Cahit UYANIK
Türkiye'de geçmişten bugüne sol partilerin önceliği hep demokrasi ve insan hakları sorunsalı çevresinde belirlenirdi. Ekonomik politikalar ikinci plana atılır; bu sorunların çözümü demokrasinin kökleşmesinden sonra ele alınacak 'ikincil mesele' olarak değerlendirilirdi.
Bu yaklaşım belki de 1960 ve 1970'lerin Türkiyesinde normal karşılanıyordu. Çünkü toplumdaki ekonomik kutuplaşma bu kadar keskinleşmemiş ve yaşam şekilleri arasında uçurumlar oluşmamıştı. Gerçekten Türkiye'nin öncelikli sorunu demokrasiydi. Demokrasi ve insan hakları arayışı, askeri darbenin etkisiyle 1980'li yıllar boyunca da sürdü. 1990'ların ilk yarısı ise izlenen sağ politikalara, sol partilerin iktidar ortağı olarak göz yumduğu 'kötü yıllar' olarak tarihe geçti.
Küresel gelişmeye 'Özelleştirme' itirazı
Dün Ankara'da başlayan CHP'nin 28'inci Olağan Kurultayı ise sosyal demokratların önceliği ekonomiye verdiği ilk kurultay olma özelliğini taşıyacak gibi görünüyor. CHP'yi böylesi bir kan değişimine iten iç etkenlerin yanı sıra dış etkenler de yok değil. Tüm Avrupa ülkelerinde iktidarları birer birer ele geçiren sol partilerin programlarında önceliğin ekonomiye verilmesinin, CHP'yi de ideolojik alt yapısını ekonomiye oturtmaya zorladığı söylenebilir.

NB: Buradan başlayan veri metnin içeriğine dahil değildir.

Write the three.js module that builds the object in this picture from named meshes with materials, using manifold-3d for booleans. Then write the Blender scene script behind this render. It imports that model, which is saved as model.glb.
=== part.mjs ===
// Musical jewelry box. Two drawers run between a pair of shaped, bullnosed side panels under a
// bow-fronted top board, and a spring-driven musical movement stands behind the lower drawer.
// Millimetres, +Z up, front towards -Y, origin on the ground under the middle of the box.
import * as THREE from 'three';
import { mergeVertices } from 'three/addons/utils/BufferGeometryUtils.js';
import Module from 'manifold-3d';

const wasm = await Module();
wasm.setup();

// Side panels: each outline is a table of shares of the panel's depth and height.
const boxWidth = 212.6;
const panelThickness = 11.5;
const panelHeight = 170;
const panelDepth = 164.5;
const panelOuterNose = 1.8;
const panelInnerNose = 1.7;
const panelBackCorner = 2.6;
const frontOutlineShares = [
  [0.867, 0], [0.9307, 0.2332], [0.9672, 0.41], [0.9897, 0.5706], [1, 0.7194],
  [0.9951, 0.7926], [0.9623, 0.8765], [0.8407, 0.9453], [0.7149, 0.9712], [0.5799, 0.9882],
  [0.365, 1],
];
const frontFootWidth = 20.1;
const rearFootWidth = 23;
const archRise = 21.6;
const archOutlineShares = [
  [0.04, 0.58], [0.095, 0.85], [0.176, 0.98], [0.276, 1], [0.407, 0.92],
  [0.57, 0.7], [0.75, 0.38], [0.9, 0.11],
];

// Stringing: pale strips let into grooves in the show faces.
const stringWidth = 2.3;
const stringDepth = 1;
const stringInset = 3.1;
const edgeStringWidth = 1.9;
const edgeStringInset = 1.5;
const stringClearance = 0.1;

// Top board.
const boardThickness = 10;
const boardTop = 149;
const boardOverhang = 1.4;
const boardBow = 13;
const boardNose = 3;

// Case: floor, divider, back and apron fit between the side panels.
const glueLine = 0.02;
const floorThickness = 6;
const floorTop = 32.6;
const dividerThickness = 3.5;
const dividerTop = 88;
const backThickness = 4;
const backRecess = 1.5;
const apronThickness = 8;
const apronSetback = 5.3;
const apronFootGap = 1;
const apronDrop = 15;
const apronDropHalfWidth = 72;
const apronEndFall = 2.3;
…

Kurultayda artık ekonomi ağırlıklı bir 'değişim ve yenileşme' politikasının varolageleceği, salonu süsleyen 'Daha çok üretim, hakça paylaşım: Küresel gelişme-Artı ve eşit' formülü, İngiliz İşçi Partisi ve onun lideri Tony Blair'den esinlenilerek geliştirilmişti. Ancak Türkiye'nin global (küresel) gelişmenin neresinde bulunması gerektiği konusunda CHP'nin net mesajları olmadığı da gözden kaçmadı. Bu durumun en somut göstergesi, salona korsan olarak bir sendika tarafından sokulup açılan 'Özelleştirmeye hayır' pankartıyla yaşandı.

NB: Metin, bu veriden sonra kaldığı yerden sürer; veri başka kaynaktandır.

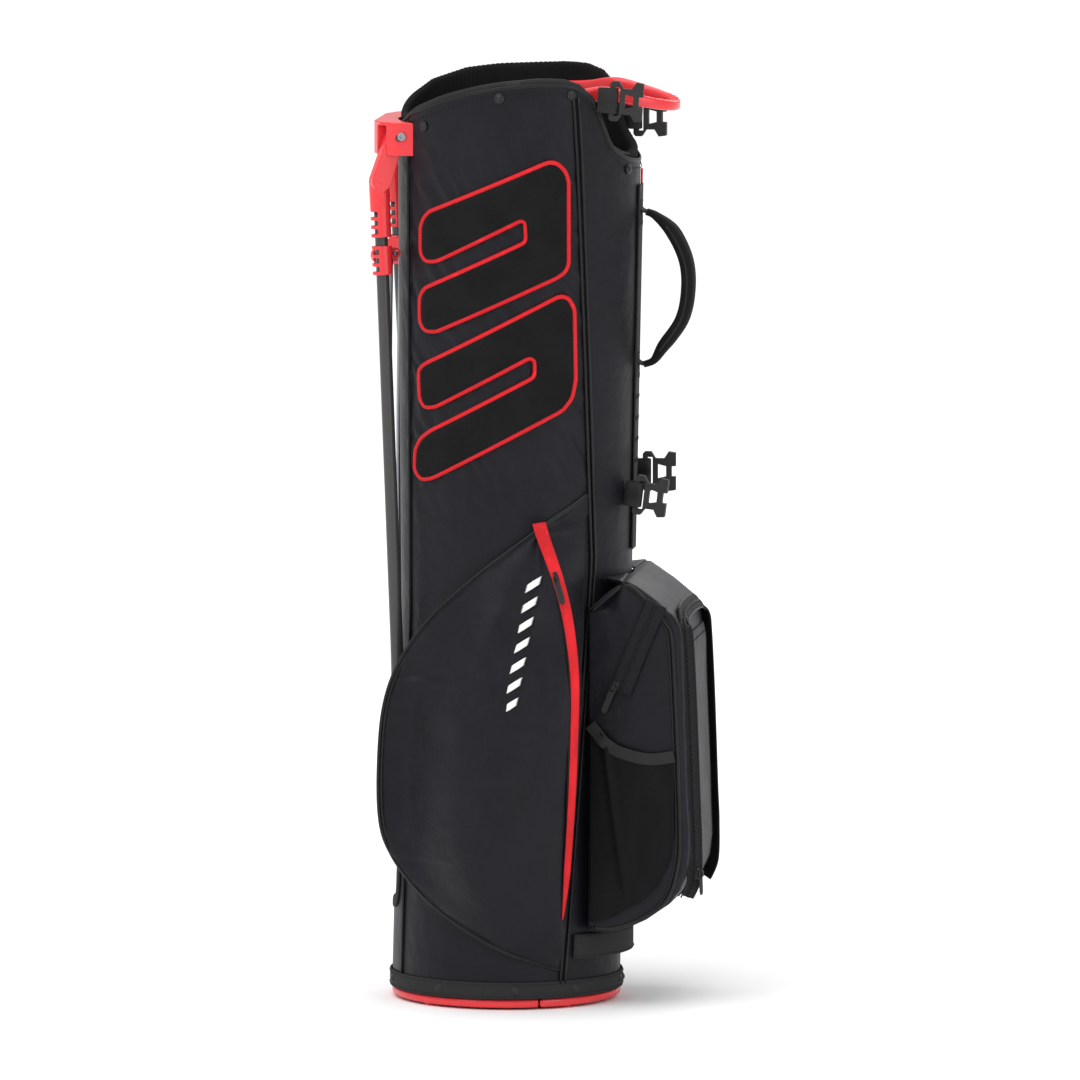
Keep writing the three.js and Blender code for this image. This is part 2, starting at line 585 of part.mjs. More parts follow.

CHP'nin elle tutulan en büyük değişim ve yeniliği CHP Lideri Deniz Baykal'ın Ricky Martin'in sosyal demokrat bir partinin idaresindeki Fransa'da yapılacak Dünya Kupası için bestelediği şarkı eşliğinde yüksek bir platformdan koşar adım salona inmesiydi. Bu giriş CHP'yi, diğer partilerin Kurultay ve kongrelerindeki klasik tablolardan çok farklılaştırdı.